The above problem has an analytic solution. The least squares estimates for $\beta_0$ and $\beta_1$ are:

\[\hat{\beta}_1 = \frac{\sum_{i=1}^n (x_i - \bar{x})(y_i - \bar{y})}{\sum_{i=1}^n (x_i - \bar{x})^2}, \quad \hat{\beta}_0 = \bar{y} - \hat{\beta}_1 \bar{x},\]

where $\bar{x}$ and $\bar{y}$ are the means of $x_i$ and $y_i$.

Model Interpretation

Assume the true relationship is:

\[Y = \beta_0 + \beta_1 X + \epsilon,\]

where $\epsilon$ is random noise with mean zero, independent of $X$. The least squares estimators $\hat{\beta}_0$ and $\hat{\beta}_1$ are unbiased estimators for $\beta_0,\beta_1$. It means $\mathbb{E}[\hat{\beta} _j] = \beta_j$.

Standard Errors

The standard errors quantify the variability of the estimators:

\[SE(\hat{\beta}_1)^2 = \frac{\sigma^2}{\sum_{i=1}^n (x_i - \bar{x})^2}, \quad SE(\hat{\beta}_0)^2 = \sigma^2 \left( \frac{1}{n} + \frac{\bar{x}^2}{\sum_{i=1}^n (x_i - \bar{x})^2} \right),\]

where $\sigma^2$ is the variance of the error $\epsilon$. In practice, $\sigma$ is unknown and estimated by the residual standard error (RSE): $RSE = \sqrt{\frac{RSS}{n-2}}$.

Confidence Intervals and Hypothesis Testing

The 95% confidence intervals for $\beta_0$ and $\beta_1$ are:

\[\hat{\beta}_0 \pm 2 \cdot SE(\hat{\beta}_0), \quad \hat{\beta}_1 \pm 2 \cdot SE(\hat{\beta}_1).\]

To test the null hypothesis $H_0: \beta_1 = 0$ (no relationship between $X$ and $Y$), use the t-statistic:

\[t = \frac{\hat{\beta}_1}{SE(\hat{\beta}_1)}.\]

Model Assessment

Residual Standard Error (RSE)

RSE is an unbiased estimator for the standard deviation of the error $\epsilon$, representing the average deviation of observed values from the regression line. It is calculated as:

\[RSE = \sqrt{\frac{RSS}{n-2}}.\]

While RSE measures the model’s lack of fit, its interpretation depends on the scale of $Y$.

$R^2$ Statistic

The $R^2$ statistic measures the proportion of variance in $Y$ explained by $X$:

\[R^2 = 1 - \frac{RSS}{TSS},\]

where $TSS = \sum_{i=1}^n (y_i - \bar{y})^2$ is the total sum of squares. It satisfies:

$0 \leq R^2 \leq 1$, with higher values indicating better fit.
$R^2 \approx 1$ suggests that most variability in $Y$ is explained by $X$.

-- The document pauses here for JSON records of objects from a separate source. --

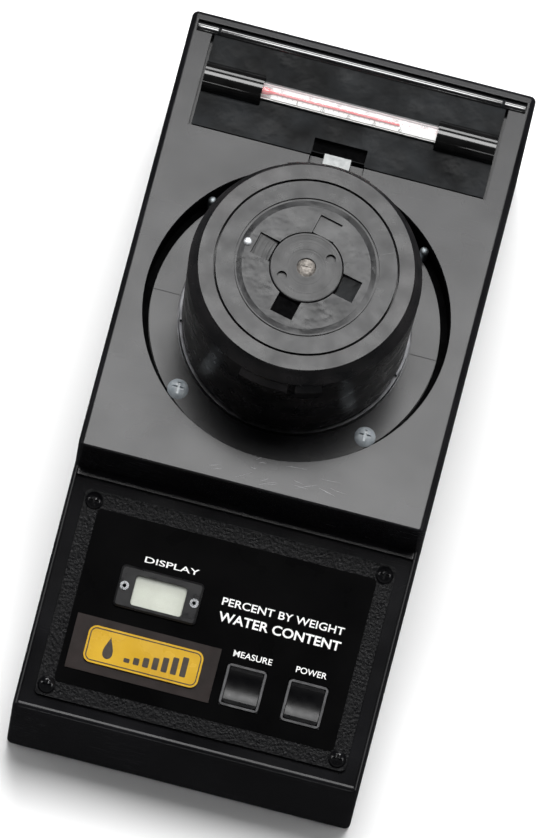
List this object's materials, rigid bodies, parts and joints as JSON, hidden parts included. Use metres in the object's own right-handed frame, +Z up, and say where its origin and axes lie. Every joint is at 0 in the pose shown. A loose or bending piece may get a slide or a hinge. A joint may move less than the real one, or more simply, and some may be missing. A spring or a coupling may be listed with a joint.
{
  "type": "grain moisture meter",
  "caption": "Bench meter for grain moisture: black moulded case, sloped panel with display and push keys, screw-capped test cell in a recess, hinged lid carrying a thermometer.",
  "frame": {"origin": "under the middle of the case, on the surface the feet stand on", "axes": "+X across the case, +Y along it from the control panel to the hinged lid, +Z up"},
  "size_m": [0.13, 0.263, 0.1471],
  "materials": {
    "case_plastic": "satin black moulding",
    "lid_plastic": "semi-gloss black moulding",
    "cap_plastic": "satin black moulding",
    "plate_paint": "black wrinkle paint",
    "label_film": "smooth black film",
    "backing_film": "matt brown-black film",
    "badge_enamel": "gloss amber",
    "black_screw": "gloss black",
    "zinc": "zinc plated",
    "bezel_plastic": "semi-gloss black",
    "window_clear": "clear",
    "display_glass": "pale grey-green",
    "key_frame": "light grey line",
    "key_black": "semi-gloss black",
    "board_green": "solder mask",
    "switch_plastic": "satin",
    "brass": "turned",
    "rubber": "matt black",
    "cell_metal": "turned",
    "nylon": "natural nylon",
    "spring_steel": "drawn wire",
    "tube_glass": "clear",
    "scale_white": "white enamel",
    "spirit_red": "red spirit",
    "catch_grey": "light grey",
    "battery_can": "printed steel can"
  },
  "bodies": {
    "case": {"upper_case": "case_plastic", "base_plate": "case_plastic", "rubber_feet": "rubber", "base_screws": "zinc", "control_plate": "plate_paint", "panel_label": "label_film", "badge_backing": "backing_film", "badge_plate": "badge_enamel", "plate_screws": "black_screw", "display_bezel": "bezel_plastic", "display_window": "window_clear", "bezel_eyelets": "zinc", "display_module": "display_glass", "key_frames": "key_frame", "key_switches": "switch_plastic", "circuit_board": "board_green", "board_standoffs": "brass", "board_screws": "zinc", "cell_flange": "case_plastic", "flange_screws": "zinc", "cell_cup": "cell_metal", "cell_insulator": "nylon", "centre_electrode": "brass", "electrode_nut": "zinc", "hinge_pin": "zinc", "battery_block": "battery_can", "battery_snap": "switch_plastic"},
    "cap_carrier": {"slip_washer": "nylon", "cap_spring": "spring_steel"},
    "cap": {"cap_shell": "cap_plastic", "cap_crown": "cap_plastic", "window_cone": "cap_plastic", "index_pin": "zinc"},
    "indicator": {"indicator_hub": "cap_plastic", "hub_screw": "cap_plastic", "pressure_plate": "cell_metal"},
    "test_key": {"test_keycap": "key_black"},
    "battery_key": {"battery_keycap": "key_black"},
    "lid": {"compartment_lid": "lid_plastic", "thermometer_tube": "tube_glass", "thermometer_sleeves": "rubber", "thermometer_scale": "scale_white", "spirit_column": "spirit_red"},
    "catch": {"catch_tongue": "catch_grey"}
  },
  "joints": [
    {"name": "cap_lift", "type": "slide", "parent": "case", "child": "cap_carrier", "axis": [0, 0, 1], "range_m": [0, 0.016]},
    {"name": "cap_turn", "type": "hinge", "parent": "cap_carrier", "child": "cap", "pos_m": [0, 0.0259, 0.12], "axis": [0, 0, 1], "range_deg": [0, 630]},
    {"name": "indicator_slide", "type": "slide", "parent": "cap_carrier", "child": "indicator", "axis": [0, 0, 1], "range_m": [0, 0.003], "stiffness_N_per_m": 2000, "springref_m": -0.005, "deforming": ["cap_spring"]},
    {"name": "test_key_press", "type": "slide", "parent": "case", "child": "test_key", "axis": [0, 0.2419, -0.9703], "range_m": [0, 0.0015], "stiffness_N_per_m": 500, "springref_m": -0.001},
    {"name": "battery_key_press", "type": "slide", "parent": "case", "child": "battery_key", "axis": [0, 0.2419, -0.9703], "range_m": [0, 0.0015], "stiffness_N_per_m": 500, "springref_m": -0.001},
    {"name": "lid_hinge", "type": "hinge", "parent": "case", "child": "lid", "pos_m": [0, 0.1252, 0.091], "axis": [-1, 0, 0], "range_deg": [0, 105]},
    {"name": "catch_slide", "type": "slide", "parent": "case", "child": "catch", "axis": [0, -1, 0], "range_m": [0, 0.001], "stiffness_N_per_m": 1500, "springref_m": -0.001}
  ],
  "couplings": [
    {"joint": "cap_lift", "follows": "cap_turn", "m_per_rad": 0.0014324}
  ]
}
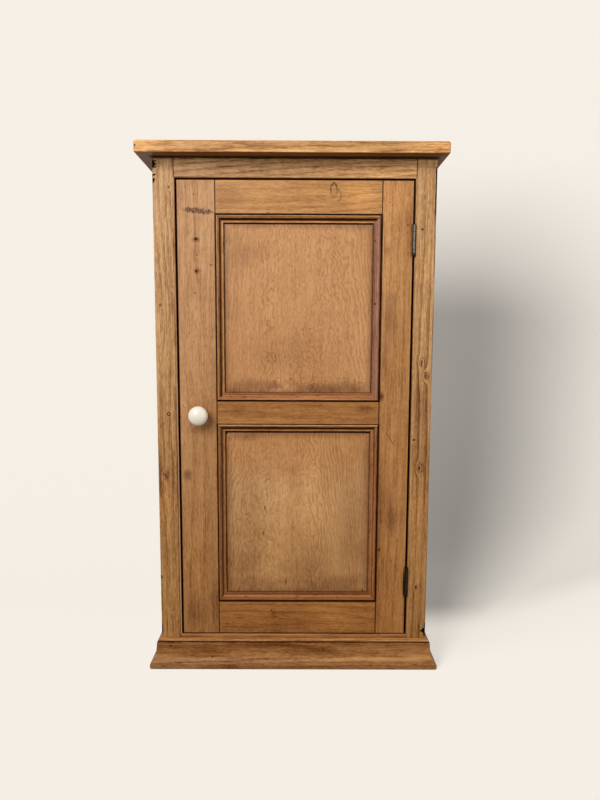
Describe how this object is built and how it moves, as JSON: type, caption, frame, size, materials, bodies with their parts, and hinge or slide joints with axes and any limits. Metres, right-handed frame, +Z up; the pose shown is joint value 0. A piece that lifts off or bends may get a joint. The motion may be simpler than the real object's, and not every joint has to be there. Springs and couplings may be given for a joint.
{
  "type": "jelly cupboard",
  "caption": "Tall narrow pine cupboard with an overhanging top, a panelled door on butt hinges, a ceramic knob turning a wooden button, inner shelves and a moulded plinth.",
  "frame": {"origin": "on the floor, below the middle of the top board's outline", "axes": "+Z up, -Y the front with the door, +X to the right seen from the front, where the hinges are"},
  "size_m": [0.6035, 0.3918, 1.0593],
  "materials": {
    "pine_top": "oiled pine, slight sheen",
    "pine_frame": "oiled pine, slight sheen",
    "pine_door": "oiled pine, slight sheen",
    "pine_panel": "oiled pine, slight sheen",
    "pine_moulding": "oiled pine, darkened in its hollows",
    "pine_plinth": "oiled pine, worn",
    "pine_side": "oiled pine, slight sheen",
    "pine_shelf": "bare pine, matt",
    "pine_batten": "bare pine, matt",
    "pine_back": "bare sawn pine, matt",
    "pine_turned": "hardwood, rubbed",
    "knob_glaze": "warm white glaze, glossy",
    "knob_steel": "dull zinc-grey",
    "hinge_iron": "dark grey iron, rubbed bright on the knuckles",
    "hinge_pin_steel": "dull steel"
  },
  "bodies": {
    "carcass": {"back_board_1": "pine_back", "back_board_2": "pine_back", "back_board_3": "pine_back", "back_board_4": "pine_back", "back_board_5": "pine_back", "base_board": "pine_shelf", "batten_base_left": "pine_batten", "batten_base_right": "pine_batten", "batten_shelf_1_left": "pine_batten", "batten_shelf_1_right": "pine_batten", "batten_shelf_2_left": "pine_batten", "batten_shelf_2_right": "pine_batten", "batten_shelf_3_left": "pine_batten", "batten_shelf_3_right": "pine_batten", "door_stop_bottom": "pine_batten", "door_stop_top": "pine_batten", "face_rail_bottom": "pine_frame", "face_rail_top": "pine_frame", "face_stile_left": "pine_frame", "face_stile_right": "pine_frame", "glue_blocks_top": "pine_batten", "hinge_leaf_frame_lower": "hinge_iron", "hinge_leaf_frame_upper": "hinge_iron", "hinge_pin_lower": "hinge_pin_steel", "hinge_pin_upper": "hinge_pin_steel", "plinth_front": "pine_plinth", "plinth_left": "pine_plinth", "plinth_right": "pine_plinth", "shelf_1": "pine_shelf", "shelf_2": "pine_shelf", "shelf_3": "pine_shelf", "side_board_left": "pine_side", "side_board_right": "pine_side", "top_board": "pine_top"},
    "door": {"door_panel_lower": "pine_panel", "door_panel_upper": "pine_panel", "door_rail_bottom": "pine_door", "door_rail_lock": "pine_door", "door_rail_top": "pine_door", "door_stile_hinge": "pine_door", "door_stile_latch": "pine_door", "hinge_leaf_door_lower": "hinge_iron", "hinge_leaf_door_upper": "hinge_iron", "moulding_lower_bottom": "pine_moulding", "moulding_lower_left": "pine_moulding", "moulding_lower_right": "pine_moulding", "moulding_lower_top": "pine_moulding", "moulding_upper_bottom": "pine_moulding", "moulding_upper_left": "pine_moulding", "moulding_upper_right": "pine_moulding", "moulding_upper_top": "pine_moulding"},
    "knob": {"knob_ceramic": "knob_glaze", "knob_spindle": "knob_steel", "knob_washer": "knob_steel", "turn_button": "pine_turned", "knob_nut": "knob_steel"}
  },
  "joints": [
    {"name": "door_hinge", "type": "hinge", "parent": "carcass", "child": "door", "pos_m": [0.23975, -0.1615, 0.53], "axis": [0, 0, 1], "range_deg": [0, 180]},
    {"name": "knob_turn", "type": "hinge", "parent": "door", "child": "knob", "pos_m": [-0.186, -0.1588, 0.53418], "axis": [0, 1, 0], "continuous": true}
  ]
}
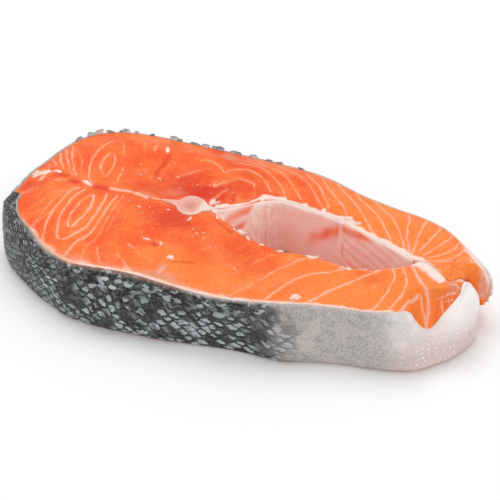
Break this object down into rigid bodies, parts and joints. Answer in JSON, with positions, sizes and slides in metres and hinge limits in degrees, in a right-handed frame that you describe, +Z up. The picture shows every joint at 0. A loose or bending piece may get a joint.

$R^2$ also estimates $1 - \frac{\text{Var}(\epsilon)}{\text{Var}(Y)}$, further reinforcing its interpretation as the proportion of variance explained.

Multilinear Regression

Suppose that we have predictors $X_1, \ldots, X_p$. Then, a multilinear regression model is:

\[Y = \beta_0 + \beta_1 X_1 + \cdots + \beta_p X_p + \epsilon.\]

Remarks:

In simple linear regression of $Y$ with $X_1$, we might find $\hat{\beta} _1 \neq 0$ (indicating high marginal dependence). However, in multilinear regression, $\hat{\beta}_1 = 0$ could occur due to correlations between $X_1$ and other predictors.
The RSE for multilinear regression is computed as:

\[RSE = \sqrt{\frac{RSS}{n - p - 1}}.\]

Collinearity of Predictors and Ridge Regression

When predictors are correlated, e.g., $X_1$ and $X_2$, the data matrix $X$ becomes nearly singular. In this case:

The least square estimators $\hat{\beta}_1$ and $\hat{\beta}_2$ become highly sensitive to the observed data.
The estimators will have large standard errors, leading to a lack of robustness in the model.

Solution: Ridge Regression. By adding $\alpha |\beta|_2^2$ (a scaled $L^2$ norm of the coefficients) to the loss function, the model penalizes large coefficients, reducing variance and increasing stability.

Effect of Doubling the Data

If the data is accidentally doubled, the regression coefficients remain unchanged. However:

The residuals $\epsilon_i$ become correlated.
With $2n$ samples, the standard errors of the coefficients are underestimated by a factor of $\sqrt{2}$, leading to falsely narrowed confidence intervals.

In general, when residuals are correlated, the computed standard errors underestimate their true values, creating a false sense of confidence in the model.